Some notes on what I’ve learned:
- The first 300 vertical pixels are critical. Studies show that the less junk you put there (like heavy graphical banners, large logos, and other eyecandy) the more you’ll be able to sell. A simple headline that mirrors the ad or email promotion they received along with a convincing offer outpulls most design-heavy approaches.
- Asking visitors to add a product to their cart outpulls “buy now”.
- It’s okay to upsell and cross-sell, but wait to upsell until the visitor gets to the shopping cart or thank you page. Or, send them an email in a few days with a targeted promotion.
- The most-read copy on the page will be any words that have blue underline under them! We’ve been trained to mean that this is a link on the web, but even before the web, underlining means “IMPORTANT”. Guess what? If you’re a design agency that routinely removes underlining from links, you’re doing damage to your clients. STOP IT.
- People buy from people. Landing pages with pictures of people outperform landing pages without pictures of people.
- In a lot of cases, two- and three-column layouts are inferior in terms of sales to a simple one-column layout. A very simple letter-like landing page usually outpulls a much fancier approach.

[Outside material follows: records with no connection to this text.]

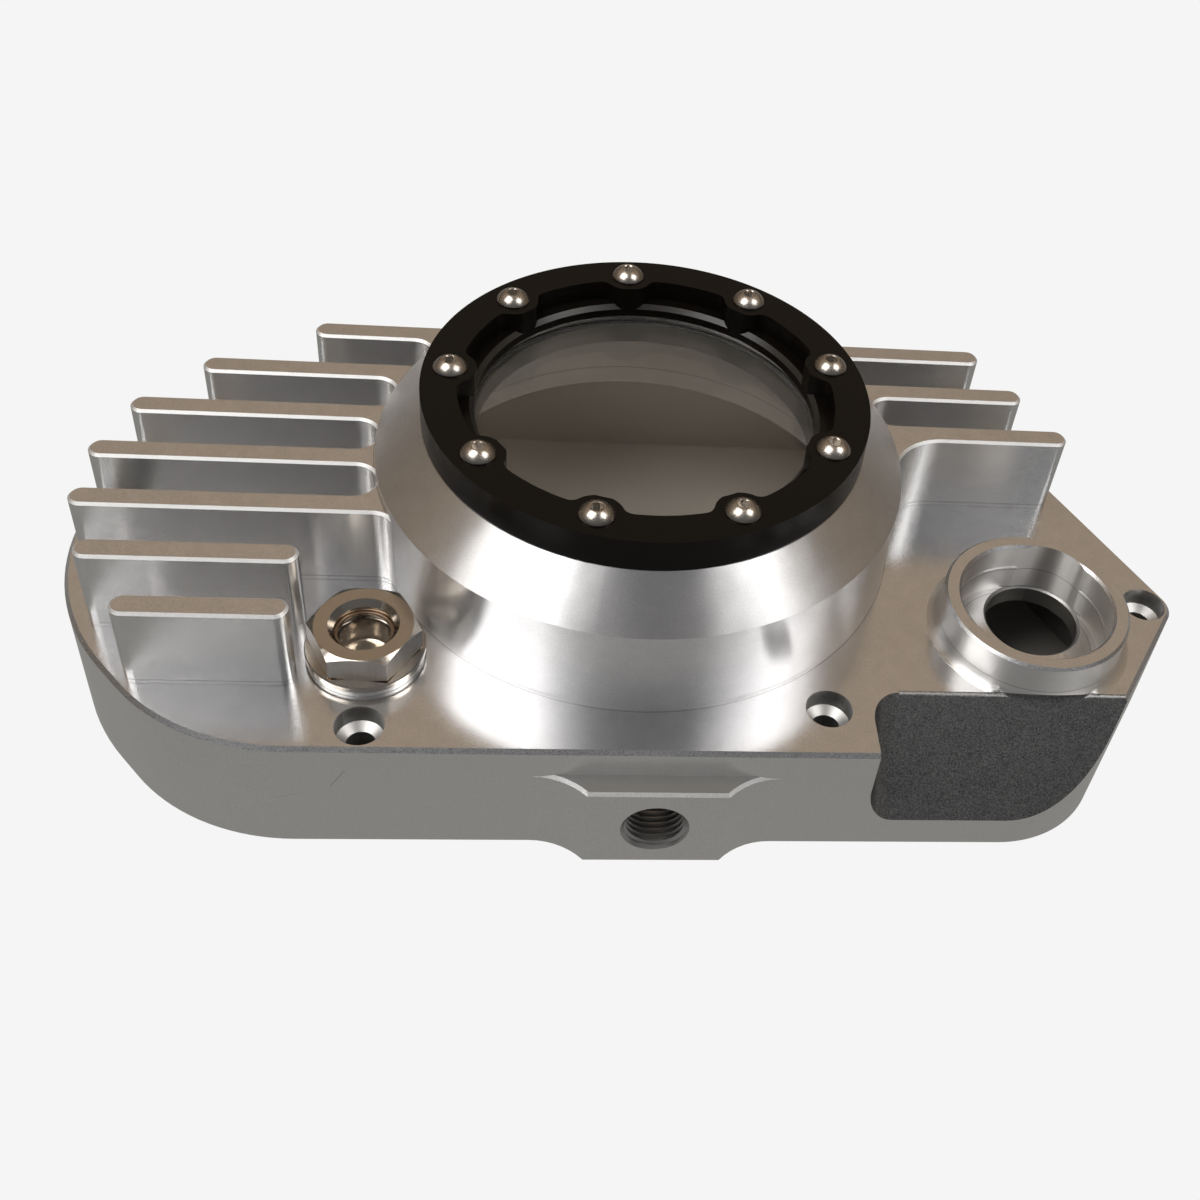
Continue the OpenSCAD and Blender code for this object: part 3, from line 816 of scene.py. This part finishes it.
@dataclass
class Shell:
    """The machined shell: a merged copy of its solid, with a finish on each machined area."""

    FLAT_ANGLE = 0.3
    LEVEL = 0.99
    SLOPING = (0.2, 0.95)
    CUT_SLOPE = (0.5, 0.7)
    CUT_FRONT = -0.7
    CORNER_SIDE = 0.02
    PORT_FACE = -0.9
    FLANK_SHARE = 0.42
    CREST_SHARE = 0.08

    effects: Effects
    sizes: ShellSizes = field(default_factory=ShellSizes)

    def build(self) -> bpy.types.Object:
        """Makes the finished shell.

        Returns:
            The shell's object.
        """
        source = frame["nodes"]["cover_body"]
        piece = source.copy()
        piece.data = source.data.copy()
        piece.name = piece.data.name = "shell"
        for key in list(piece.keys()):
            del piece[key]
        piece.parent = None
        bpy.context.scene.collection.objects.link(piece)
        make_active(piece)
        bpy.ops.mesh.customdata_custom_splitnormals_clear()
        start_editing()
        bpy.ops.mesh.remove_doubles(threshold=2 * MERGE_DISTANCE)
        bpy.ops.mesh.dissolve_limited(angle_limit=math.radians(self.FLAT_ANGLE))
        bpy.ops.object.mode_set(mode="OBJECT")
        cut(piece, self._cutter_end())
        cut(piece, self._thread())
        dress(piece, *(SHELL_FINISHES[zone].build(self.effects) for zone in Zone))
        for face in piece.data.polygons:
            face.material_index = self._zone(face.center / MM, face.normal).value
        smooth(piece)
        hand_in(piece, "cover_body")
        return piece

    def _cutter_end(self) -> bpy.types.Object:
        """Models the sloping cut's top end, which trims the boss's foot at right angles to the slope.

        Returns:
            The tool.
        """
        s = self.sizes
        rise = math.atan2(s.deck_z - s.cut_low_z, s.front_wall - s.cut_top)
        length, reach, depth = s.cutter_length, s.cutter_reach, s.cutter_depth
        top = Vector((s.cut_x + s.cut_r + s.cutter_gap + length / 2, -s.cut_top, s.deck_z))
        middle = Vector((0, (s.cut_over - reach) / 2, depth / 2 + s.cutter_lift))
        bpy.ops.mesh.primitive_cube_add(size=1)
        tool = bpy.context.active_object
        tool.scale = Vector((length, s.cut_over + reach, depth)) * MM
        tool.rotation_euler = (rise, 0, 0)
        tool.location = (top + Matrix.Rotation(rise, 3, "X") @ middle) * MM
        settle(tool)
        return tool

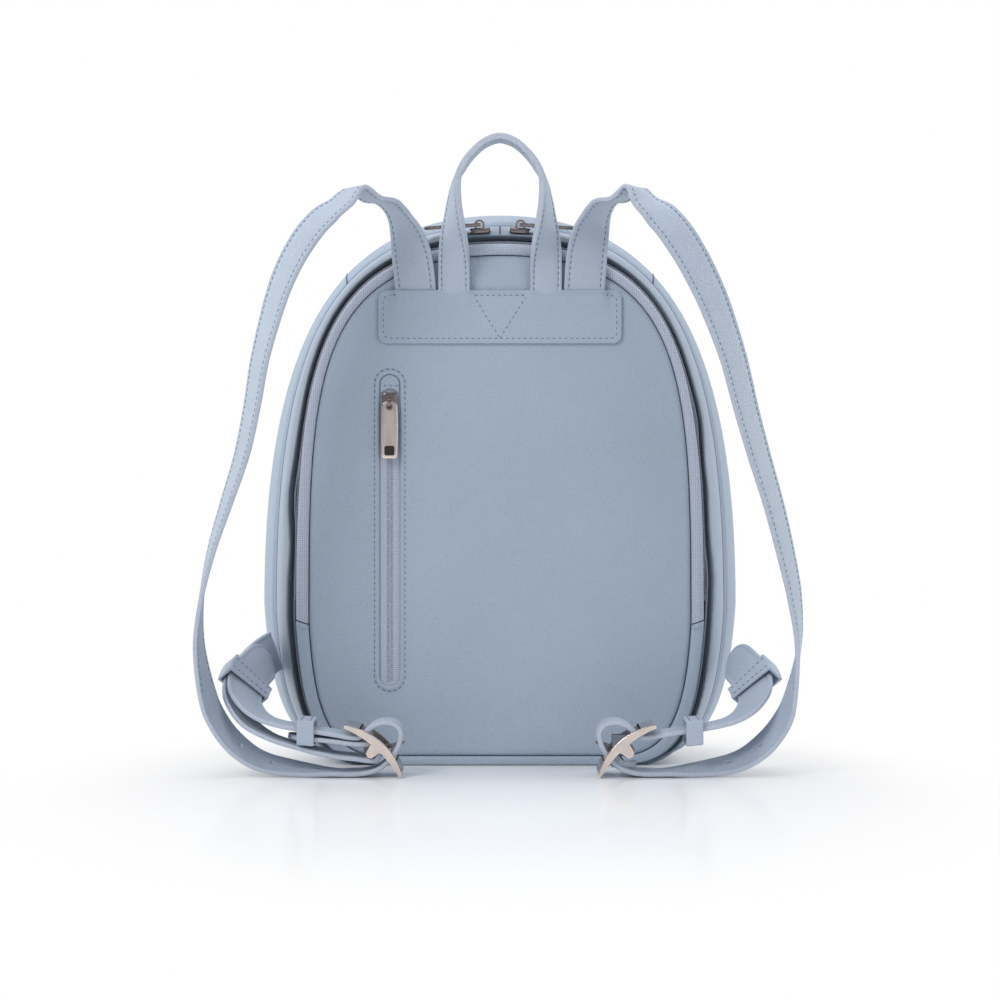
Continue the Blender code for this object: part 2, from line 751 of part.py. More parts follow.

- Remove navigation, or relegate navigation to “under the fold.” This will lower confusion among visitors.
- Large type outpulls small type. Stop being afraid of scrolling! Tell your designers to stop using microfonts.
- Stop using wide pages. When you hit 50 to 60 characters, move to the next line!
- Simplify your landing page URL. www.yoursite.com/tvoffer is much easier to keep in mind.